Anger and grief collided in a crowded Beirut hospital Sunday as relatives of burn victims from a fuel tanker explosion in north Lebanon waited breathlessly for news of loved ones.
Geitawi hospital, which has one of the country’s two burn centres, saw an influx of patients injured in the overnight blast that killed at least 28 people in the Akkar district village of Al-Tleil.
Dozens of people had flocked to the village to get petrol, a scarce and increasingly costly resource the army was distributing after confiscating it in efforts to combat stockpiling by distributors.
The official National News Agency said the explosion followed scuffles between residents clamouring to get some petrol, but the exact cause of the blast remains unclear.
The burns unit in Beirut, some 80 kilometres (50 miles) south of the blast site, was seen as a last hope for families turned away from overstretched medical facilities in the north.
Sawsan Abdullah tracked down her son, a soldier, as he was transferred from one hospital to another for treatment after being caught up in the explosion.

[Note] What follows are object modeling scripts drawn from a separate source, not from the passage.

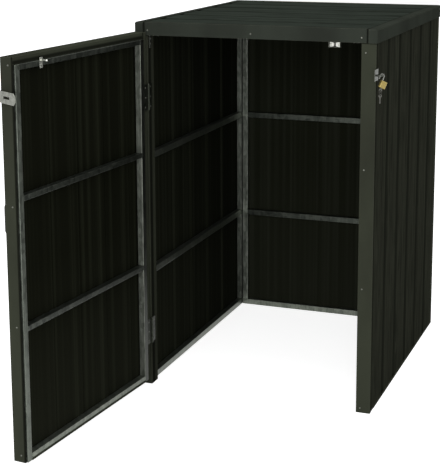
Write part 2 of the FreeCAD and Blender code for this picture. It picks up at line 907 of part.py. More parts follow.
def nodes():
    """Every piece by its name. A list is a group of separate solids."""
    upper_z = roof_rib - tube
    rail_levels = (lower_rail_z, upper_rail_z)
    right_mid = [side_rail(z) for z in rail_levels]
    door_mid = [door_rail(z, door_rail_tall) for z in (door_lower_rail_z, door_upper_rail_z)]
    top_rail_z = door_top - door_top_band - door_rail_tall
    found = {
        "back_panel": back_sheet(),
        "left_panel": left_sheet(),
        "right_panel": right_sheet(),
        "roof_panel": roof_sheet(),
        "back_bottom_rail": back_long_rail(0),
        "back_top_rail": back_long_rail(upper_z),
        "back_mid_rails": [back_rail(z) for z in rail_levels],
        "back_uprights": [back_upright(), mirrored(back_upright())],
        "right_bottom_rail": side_long_rail(0),
        "right_top_rail": side_long_rail(upper_z),
        "right_mid_rails": right_mid,
        "right_rear_upright": side_upright(),
        "left_bottom_rail": mirrored(side_long_rail(0)),
        "left_top_rail": mirrored(side_long_rail(upper_z)),
        "left_mid_rails": [mirrored(s) for s in right_mid],
        "left_rear_upright": mirrored(side_upright()),
        "hinge_post": post(hinge_post_wide),
        "lock_post": mirrored(post(lock_post_wide)),
        "front_fascia": fascia(),
        "right_roof_trim": roof_cap(),
        "left_roof_trim": mirrored(roof_cap()),
        "back_roof_trim": back_trim(),
        "rear_corner_trims": [rear_corner(), mirrored(rear_corner())],
        "corner_brackets": corner_brackets(),
        "frame_screws": frame_screws(),
        "hinge_post_leaves": [fixed_leaf(z) for z in hinge_heights],
        "hinge_pins": [hinge_pin(z) for z in hinge_heights],
        "staple_plate": staple_plate(),
        "staple_eye": staple_eye(),
        "catch_body": catch_body(),
        "catch_right_carrier": catch_carrier(),
        "catch_left_carrier": other_side(catch_carrier()),
        "catch_right_roller": catch_roller(),
        "catch_left_roller": other_side(catch_roller()),
        "door_panel": as_open(door_sheet()),
        "door_hinge_edge": as_open(door_edge(-1)),
        "door_free_edge": as_open(door_edge(1)),
        "door_top_edge": as_open(door_cross_edge(1)),
        "door_bottom_edge": as_open(door_cross_edge(-1)),
        "door_hinge_stile": as_open(door_upright(hinge_stile_x)),
        "door_free_stile": as_open(door_upright(free_stile_x)),
        "door_top_rail": as_open(door_rail(top_rail_z, door_rail_tall)),
        "door_bottom_rail": as_open(door_rail(door_bottom + trim_wall, tube)),
        "door_mid_rails": [as_open(s) for s in door_mid],
        "hinge_door_leaves": [as_open(hinge_leaf_on(z, 1)) for z in hinge_heights],
        "door_screws": door_screws(),
        "door_handle": as_open(pull_handle()),
        "catch_spear": as_open(catch_spear()),
        "hasp_plate": as_open(hasp_plate()),
        "hasp_pin": as_open(hasp_pin()),
        "hasp_strap": hasp_strap(),
        "padlock_shackle": shackle(),
        "padlock_case": padlock_case(),
        "padlock_plug": lock_plug(),
        "padlock_key": lock_key(),
        "key_ring": key_ring(),
        "spare_key": spare_key(),
    }
    return found


os.makedirs("parts", exist_ok=True)
for name, piece in nodes().items():
    solids = piece if isinstance(piece, list) else [piece]
    solids = [s for shape in solids for s in shape.Solids]
    out = solids[0] if len(solids) == 1 else Part.makeCompound(solids)
    out.exportStep("parts/" + name + ".step")
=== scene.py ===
import json
import math

import bmesh
import bpy
from mathutils import Matrix, Vector


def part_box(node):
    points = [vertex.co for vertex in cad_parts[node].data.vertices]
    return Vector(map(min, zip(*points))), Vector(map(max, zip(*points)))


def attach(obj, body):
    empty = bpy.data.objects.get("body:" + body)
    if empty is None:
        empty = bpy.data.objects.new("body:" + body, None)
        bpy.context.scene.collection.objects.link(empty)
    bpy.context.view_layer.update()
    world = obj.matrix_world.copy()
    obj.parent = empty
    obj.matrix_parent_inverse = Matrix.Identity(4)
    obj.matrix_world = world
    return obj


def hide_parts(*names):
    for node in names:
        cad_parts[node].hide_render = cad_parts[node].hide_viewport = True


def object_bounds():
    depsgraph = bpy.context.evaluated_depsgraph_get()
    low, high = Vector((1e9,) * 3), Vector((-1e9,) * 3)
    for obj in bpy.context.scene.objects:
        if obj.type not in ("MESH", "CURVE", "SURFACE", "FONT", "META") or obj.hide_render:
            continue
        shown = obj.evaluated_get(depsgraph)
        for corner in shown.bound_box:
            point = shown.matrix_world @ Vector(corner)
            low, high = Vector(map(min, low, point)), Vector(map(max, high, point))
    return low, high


# The looks of a steel store for one wheeled refuse bin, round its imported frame.
# Metres, in the frame's own axes: X to the lock side, Y to the back, Z up.

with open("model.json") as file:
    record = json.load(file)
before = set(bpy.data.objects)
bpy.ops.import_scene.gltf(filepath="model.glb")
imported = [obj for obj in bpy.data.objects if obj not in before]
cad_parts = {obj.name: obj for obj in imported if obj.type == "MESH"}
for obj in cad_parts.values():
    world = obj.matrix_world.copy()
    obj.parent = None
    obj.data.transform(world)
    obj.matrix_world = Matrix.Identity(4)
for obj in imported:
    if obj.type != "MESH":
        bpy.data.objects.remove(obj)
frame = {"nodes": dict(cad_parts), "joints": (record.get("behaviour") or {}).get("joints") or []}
nodes = frame["nodes"]
joints = {joint["name"]: joint for joint in frame["joints"]}
cad_low, cad_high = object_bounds()

X = Vector((1, 0, 0))
Y = Vector((0, 1, 0))
Z = Vector((0, 0, 1))
mm = 0.001

# The door stands open, so its own directions are turned from the walls'
door_angle = math.radians(-joints["door_hinge"]["range_deg"][0])
door_out = Vector((-math.sin(door_angle), -math.cos(door_angle), 0))
door_along = Z.cross(door_out)

# The photograph's camera
camera_place = Vector((1.2363, -4.4062, 1.5073))
camera_heading = math.radians(-20.8104)
camera_pitch = math.radians(-10.6104)
camera_roll = math.radians(-0.2386)
camera_lens = 98.246
camera_shift = -0.20
camera_sensor = 36
camera_near = 0.1
camera_far = 60

# The studio
store_middle = (0.0, -0.6, 0.5)
key_light_place = (0.5, -4.4, 1.6)
key_light_size = (2.4, 2.0)
key_light_power = 55
top_light_place = (0.0, -0.6, 4.8)
top_light_size = (3.0, 3.0)
top_light_power = 45
white = (1, 1, 1, 1)
world_fill = 0.75
world_seen = 1.0
floor_half = 14
floor_drop = 0.5 * mm
floor_glow = 0.8

# How far sharp edges are rounded, and how close two points are to count as one
weld_gap = 0.01 * mm
tube_edge = 1.6 * mm
trim_edge = 0.5 * mm
plate_edge = 0.3 * mm
case_edge = 0.8 * mm
handle_edge = 0.8 * mm
strip_edge = 0.2 * mm
key_edge = 0.15 * mm

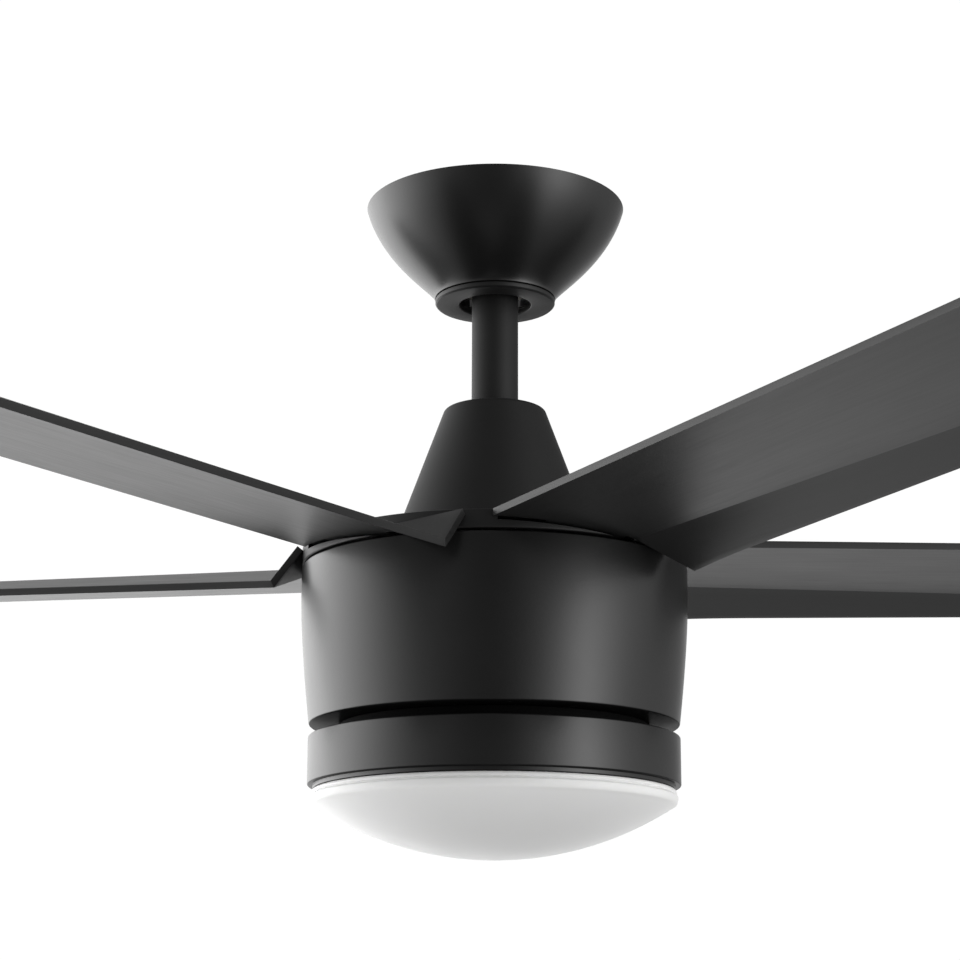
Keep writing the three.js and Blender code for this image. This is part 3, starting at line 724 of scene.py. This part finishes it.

She burst into tears at Geitawi hospital when a doctor informed her that her son was in a critical condition.
“You told me he was okay! I want to see him, I only have him, he’s my only son!” she yelled, falling to the floor as relatives rushed to help her.
Speaking to AFP afterwards, she said her son had only been looking for petrol so he could go to his work in the army.
– ‘A failed state’ –
“We live in a failed state, which loves neither its people, nor its soldiers,” said Sawsan, whose husband, who was also a soldier, died in clashes with an Islamist group in north Lebanon in 2000.
Lebanon is grappling with an economic crisis branded by the World Bank as one of the planet’s worst in modern times, and has been hit by severe fuel shortages since the start of summer.
These have aggravated power cuts which now last more than 22 hours a day, threatening hospitals and businesses with closure.
Sawsan’s 26-year-old daughter Sandy blamed the country’s leaders for negligence that led to her brother ending up in hospital.
“He is my only brother, my only support… I have already been denied a father since I was five,” she said.
At the entrance to the hospital’s emergency room, doctors, nurses and even police tried to restrain relatives clamouring to enter.
One man in military fatigues was searching for his brother-in-law, who was still missing in the wake of the blast.
“What am I going to tell my sister?” he yelled.
Another person waiting at the hospital cried: “There are people who have lost two of three relatives.”
Marwa al-Sheikh, 33, had two male relatives caught up in the explosion.
Her brother was being treated for burns in Geitawi, but her brother-in-law, a retired army officer, was still missing.
She could barely hold back her tears.
“My brother-in-law has four children, the eldest is only five years old. We don’t know if he’s dead or if he’s still alive,” she said.
– ‘My son is burning’ –
Marwa said some bodies had been charred beyond recognition, so relatives could not determine whether he was among the dead.
“We’ll have to wait for DNA tests,” she told AFP.
The latest tragedy drew inevitable comparisons to last summer’s monster explosion at Beirut port that killed more than 200 people and devastated swathes of the capital.
On August 4, 2020, a stock of carelessly stored ammonium nitrate fertilizer exploded in one of the world’s largest non-nuclear blasts.
Authorities from customs and port officials to senior members of parliament and government had all been accused of being aware of the threat from the cache but had failed to take action.
On Sunday, Geitawi hospital director Pierre Yared said the state was completely absent in the aftermath of the Akkar blast.
“The authorities are not responding to our complaints… the hospitals are in critical condition, we lack everything,” he said.
Uday Khodr, another soldier, ended up in Geitawi after being taken to three other facilities that were unable to treat him. He was badly burned in the blast.
His father Mamdouh waited anxiously in the emergency room for news.
“My son paid a heavy cost for the scarcity of fuel,” he said.
“Where is the country going? Why can’t we live comfortably?”
Mamdouh blamed Lebanon’s leaders for what had happened.
“My son is burning while they destroy this country. I hope their hearts burn too.”